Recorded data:
--
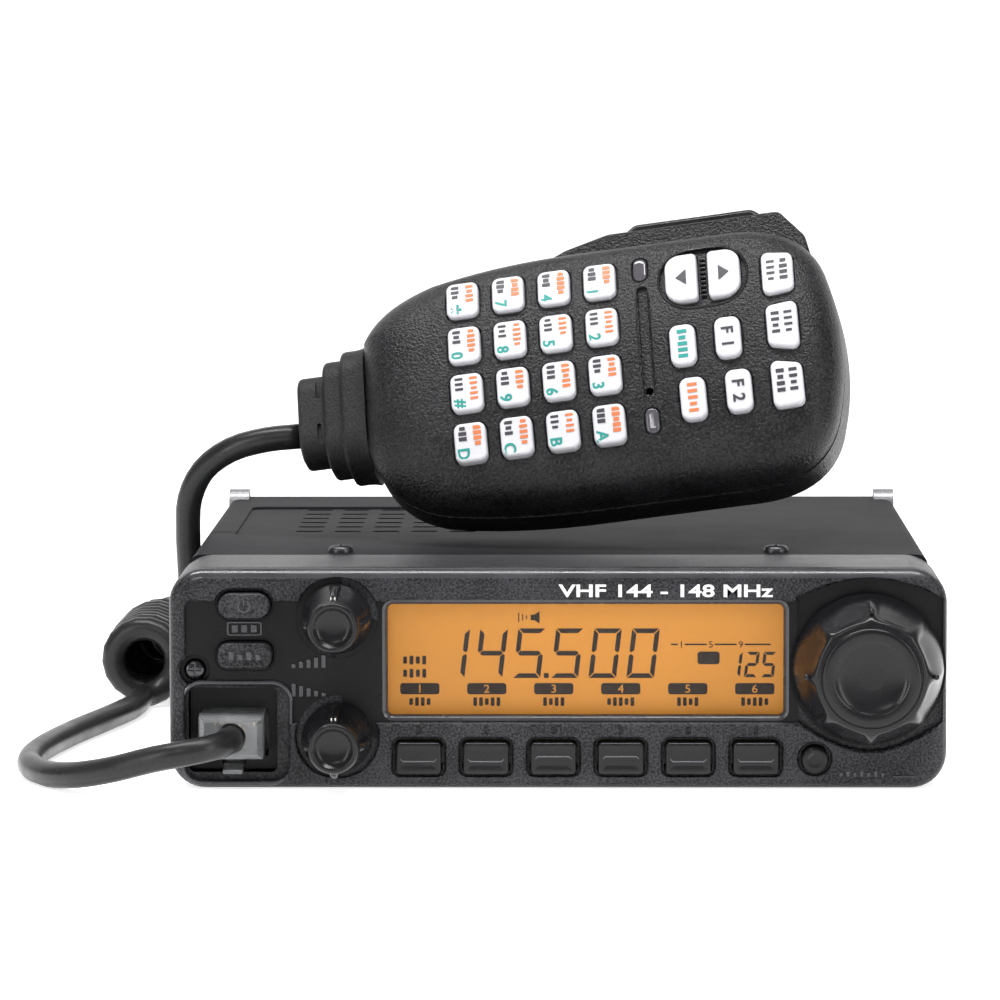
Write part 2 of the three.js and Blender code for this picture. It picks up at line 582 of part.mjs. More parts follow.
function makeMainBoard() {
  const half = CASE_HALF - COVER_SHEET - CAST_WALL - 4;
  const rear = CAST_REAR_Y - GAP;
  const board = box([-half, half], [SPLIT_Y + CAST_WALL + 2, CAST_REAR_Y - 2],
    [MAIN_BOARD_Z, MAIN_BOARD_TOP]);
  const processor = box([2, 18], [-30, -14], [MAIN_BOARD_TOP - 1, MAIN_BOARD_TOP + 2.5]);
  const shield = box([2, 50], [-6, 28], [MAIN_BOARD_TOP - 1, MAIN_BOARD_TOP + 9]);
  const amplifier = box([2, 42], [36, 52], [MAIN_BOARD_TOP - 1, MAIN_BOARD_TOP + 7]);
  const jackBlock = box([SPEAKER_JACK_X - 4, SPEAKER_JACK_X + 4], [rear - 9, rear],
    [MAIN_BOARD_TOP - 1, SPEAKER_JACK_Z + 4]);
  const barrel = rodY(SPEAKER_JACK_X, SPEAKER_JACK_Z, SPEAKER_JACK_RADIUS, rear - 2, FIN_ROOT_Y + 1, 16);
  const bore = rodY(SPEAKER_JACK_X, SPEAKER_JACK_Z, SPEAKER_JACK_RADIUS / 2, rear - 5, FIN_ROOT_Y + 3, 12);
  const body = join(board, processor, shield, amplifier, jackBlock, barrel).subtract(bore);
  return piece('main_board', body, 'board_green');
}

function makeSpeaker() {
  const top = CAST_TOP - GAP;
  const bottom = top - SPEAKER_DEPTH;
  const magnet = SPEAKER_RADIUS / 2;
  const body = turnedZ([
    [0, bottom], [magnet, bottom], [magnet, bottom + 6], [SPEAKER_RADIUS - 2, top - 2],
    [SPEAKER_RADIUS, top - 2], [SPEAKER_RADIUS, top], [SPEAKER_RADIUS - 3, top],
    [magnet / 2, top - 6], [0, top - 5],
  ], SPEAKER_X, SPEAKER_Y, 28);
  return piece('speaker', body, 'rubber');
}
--
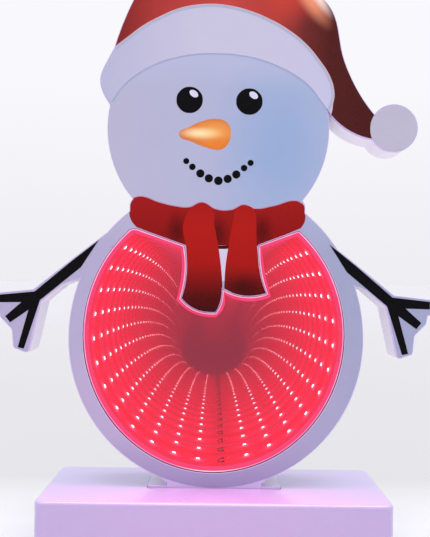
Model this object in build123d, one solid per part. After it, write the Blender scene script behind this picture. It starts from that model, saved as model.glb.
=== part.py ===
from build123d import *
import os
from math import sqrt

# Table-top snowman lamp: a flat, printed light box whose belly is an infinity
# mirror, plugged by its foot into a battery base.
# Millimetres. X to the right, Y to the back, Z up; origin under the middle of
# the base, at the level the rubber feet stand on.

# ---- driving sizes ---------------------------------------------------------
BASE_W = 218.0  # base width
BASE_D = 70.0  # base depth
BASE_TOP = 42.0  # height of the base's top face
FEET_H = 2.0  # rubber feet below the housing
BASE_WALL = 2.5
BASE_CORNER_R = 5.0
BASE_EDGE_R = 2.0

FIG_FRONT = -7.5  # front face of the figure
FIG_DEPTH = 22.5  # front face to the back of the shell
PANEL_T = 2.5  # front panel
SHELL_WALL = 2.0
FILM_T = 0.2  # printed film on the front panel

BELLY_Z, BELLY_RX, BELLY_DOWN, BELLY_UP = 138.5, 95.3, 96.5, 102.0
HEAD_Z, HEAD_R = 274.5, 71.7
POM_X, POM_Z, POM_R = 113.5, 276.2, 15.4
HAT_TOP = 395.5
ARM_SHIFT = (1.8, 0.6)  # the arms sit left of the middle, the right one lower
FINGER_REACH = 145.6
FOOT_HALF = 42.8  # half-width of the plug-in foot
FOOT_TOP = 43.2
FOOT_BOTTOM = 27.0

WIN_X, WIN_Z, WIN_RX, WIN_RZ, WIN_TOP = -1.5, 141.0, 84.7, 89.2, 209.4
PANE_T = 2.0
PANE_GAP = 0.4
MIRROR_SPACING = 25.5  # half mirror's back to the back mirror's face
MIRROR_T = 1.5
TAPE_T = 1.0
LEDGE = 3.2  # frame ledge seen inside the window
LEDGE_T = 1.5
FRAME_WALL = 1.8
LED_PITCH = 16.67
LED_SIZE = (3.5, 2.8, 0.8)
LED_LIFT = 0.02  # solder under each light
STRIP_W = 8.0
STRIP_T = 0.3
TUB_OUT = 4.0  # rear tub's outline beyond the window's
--
**Given instruction:** Starting at the line that contains "Model this object" and stopping at the line that contains "# the base, at", transcribe the lines exactly; both boundary lines are to be included.

**The completed task:**
Model this object in build123d, one solid per part. After it, write the Blender scene script behind this picture. It starts from that model, saved as model.glb.
=== part.py ===
from build123d import *
import os
from math import sqrt

# Table-top snowman lamp: a flat, printed light box whose belly is an infinity
# mirror, plugged by its foot into a battery base.
# Millimetres. X to the right, Y to the back, Z up; origin under the middle of
# the base, at the level the rubber feet stand on.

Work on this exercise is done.